I’ve never been a big drinker. In college when my friends were chugging beer and doing keg stands at frat parties, I’d be the girl nursing the same red plastic cup all night. It didn’t help that all they usually had was beer, which I’ve never developed a taste for. So even though I’ve been sipping the same martini since I arrived, downing the back half of it hits me like I’ve chugged an entire bottle of vodka straight without eating . . . For at least two days. The feeling won’t last long, but it’s discombobulating regardless.

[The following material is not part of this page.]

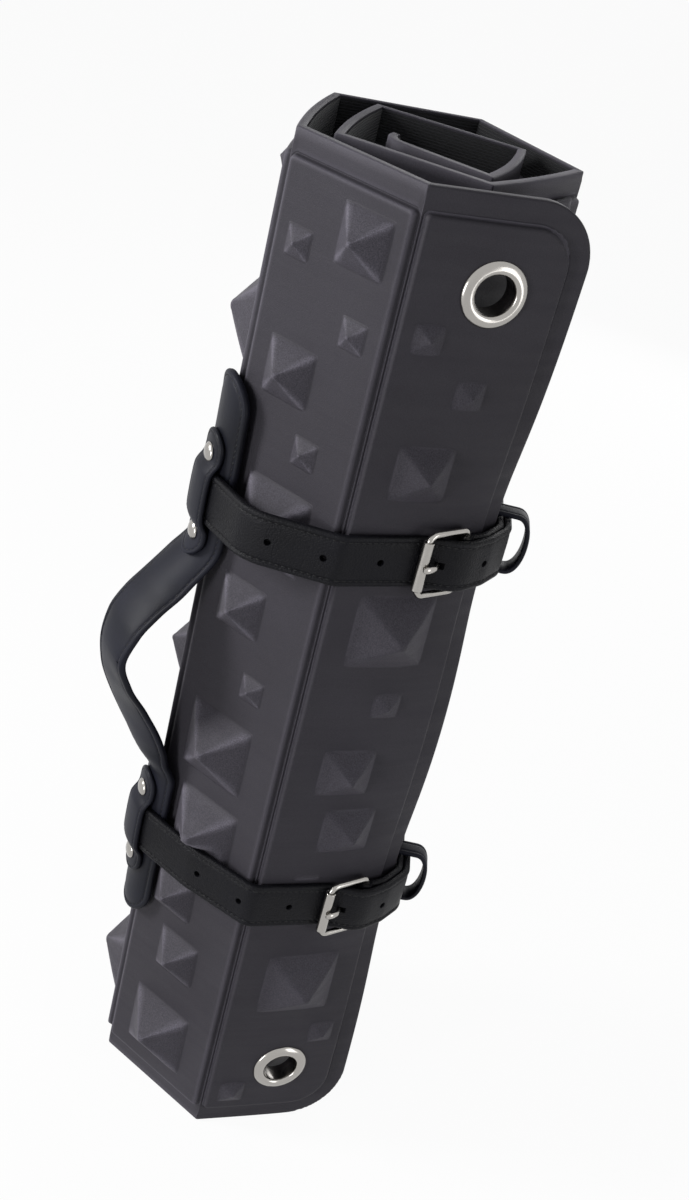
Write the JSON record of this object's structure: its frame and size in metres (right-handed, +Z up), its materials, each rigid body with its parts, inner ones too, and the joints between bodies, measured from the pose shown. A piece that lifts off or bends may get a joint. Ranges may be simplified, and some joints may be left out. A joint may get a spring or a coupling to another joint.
{
  "type": "rolled exercise mat in a leather carrier",
  "caption": "Thick studded foam mat of hinged panels, rolled into a column and held by two buckled leather straps joined by a raised leather carrying handle.",
  "frame": {"origin": "centre of the footprint at the bottom of the roll", "axes": "+Z up along the rolled column; -Y is the broad front panel between the handle fold and the free panel, which shows its eyelets towards +X"},
  "size_m": [0.1799, 0.2008, 0.61],
  "materials": {
    "foam": "fine gritty matte, moulded closed-cell foam",
    "lining": "fine ribbed cloth",
    "leather": "satin pebble grain, stitched near the edges",
    "nickel": "bright polished nickel plate"
  },
  "bodies": {
    "roll": {"foam_panel_01": "foam", "foam_panel_02": "foam", "foam_panel_03": "foam", "foam_panel_04": "foam", "foam_panel_05": "foam", "foam_panel_06": "foam", "foam_panel_07": "foam", "foam_panel_08": "foam", "foam_panel_09": "foam", "foam_panel_10": "foam", "foam_panel_11": "foam", "lining_cloth": "lining", "lower_eyelet_ring": "nickel", "lower_eyelet_washer": "nickel", "upper_eyelet_ring": "nickel", "upper_eyelet_washer": "nickel", "handle_upper_end": "leather", "handle_lower_end": "leather", "lower_strap": "leather", "lower_handle_strip": "leather", "lower_rivets": "nickel", "upper_strap": "leather", "upper_handle_strip": "leather", "upper_rivets": "nickel"},
    "handle": {"handle_bow": "leather"},
    "upper_buckle": {"upper_buckle_frame": "nickel"},
    "upper_roller": {"upper_buckle_roller": "nickel"},
    "upper_prong": {"upper_buckle_prong": "nickel"},
    "upper_keeper": {"upper_keeper": "leather"},
    "lower_buckle": {"lower_buckle_frame": "nickel"},
    "lower_roller": {"lower_buckle_roller": "nickel"},
    "lower_prong": {"lower_buckle_prong": "nickel"},
    "lower_keeper": {"lower_keeper": "leather"}
  },
  "joints": [
    {"name": "handle_flex", "type": "hinge", "parent": "roll", "child": "handle", "pos_m": [-0.0463, -0.06049, 0.3], "axis": [0, 0, 1], "range_deg": [-12, 12]},
    {"name": "upper_buckle_hinge", "type": "hinge", "parent": "roll", "child": "upper_buckle", "pos_m": [0.07921, 0.00487, 0.41643], "axis": [0, 0, 1], "range_deg": [0, 3]},
    {"name": "upper_prong_hinge", "type": "hinge", "parent": "upper_buckle", "child": "upper_prong", "pos_m": [0.07921, 0.00487, 0.41643], "axis": [0, 0, 1], "range_deg": [0, 3]},
    {"name": "upper_roller_spin", "type": "hinge", "parent": "upper_buckle", "child": "upper_roller", "pos_m": [0.07306, -0.01936, 0.41643], "axis": [0, 0, 1], "continuous": true},
    {"name": "upper_keeper_slide", "type": "slide", "parent": "roll", "child": "upper_keeper", "axis": [-0.5877, 0.8091, 0], "range_m": [-0.001, 0.006]},
    {"name": "lower_buckle_hinge", "type": "hinge", "parent": "roll", "child": "lower_buckle", "pos_m": [0.07985, 0.00424, 0.18183], "axis": [0, 0, 1], "range_deg": [0, 3]},
    {"name": "lower_prong_hinge", "type": "hinge", "parent": "lower_buckle", "child": "lower_prong", "pos_m": [0.07985, 0.00424, 0.18183], "axis": [0, 0, 1], "range_deg": [0, 3]},
    {"name": "lower_roller_spin", "type": "hinge", "parent": "lower_buckle", "child": "lower_roller", "pos_m": [0.07314, -0.01984, 0.18183], "axis": [0, 0, 1], "continuous": true},
    {"name": "lower_keeper_slide", "type": "slide", "parent": "roll", "child": "lower_keeper", "axis": [-0.6077, 0.7942, 0], "range_m": [-0.001, 0.006]}
  ]
}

I step through the doors and decide before I jump on the subway I should use one of the nice, swanky bathrooms. I’m not sure my bladder will be able to make the trip home and the walk to my apartment. Only a few people mill around in the open foyer, talking on cell phones. I spot the restroom sign and head in that direction, attempting to maintain poise.

The lighting in this hall is even worse, with only a few accent lamps illuminating the way. It’s kind of creepy. The actual bathroom is lovely, with a couch in the corner and a primping mirror. Some woman with ridiculously high heels, abnormally long legs, and a super short, tight dress is currently taking up residence in front of the mirror with half her purse contents strewn over the counter. She’s also talking on her phone, speaker style. She might be on video chat, actually, based on the way she has her phone propped up.

She pauses for a moment, her gaze shifting to me for a quick glance. I don’t even have half a second to form a polite, potentially fake smile before she pulls a face as if she’s smelling garbage and looks away.

I push through the first door to find a plugged toilet. Holding back a gag I move on to the next one and find it’s clean. Once I’m locked safely in my stall, the modelesque bitchy chick resumes her conversation, as if closing the door somehow makes it impossible for me to hear what she says.

I drape my shawl over the hook, along with my purse, and hike up my skirt, tucking it into the front of my dress to prevent it from getting wet and pull a hover squat. I don’t care how nice these bathrooms are, I don’t want my skin touching the seat if I can avoid it.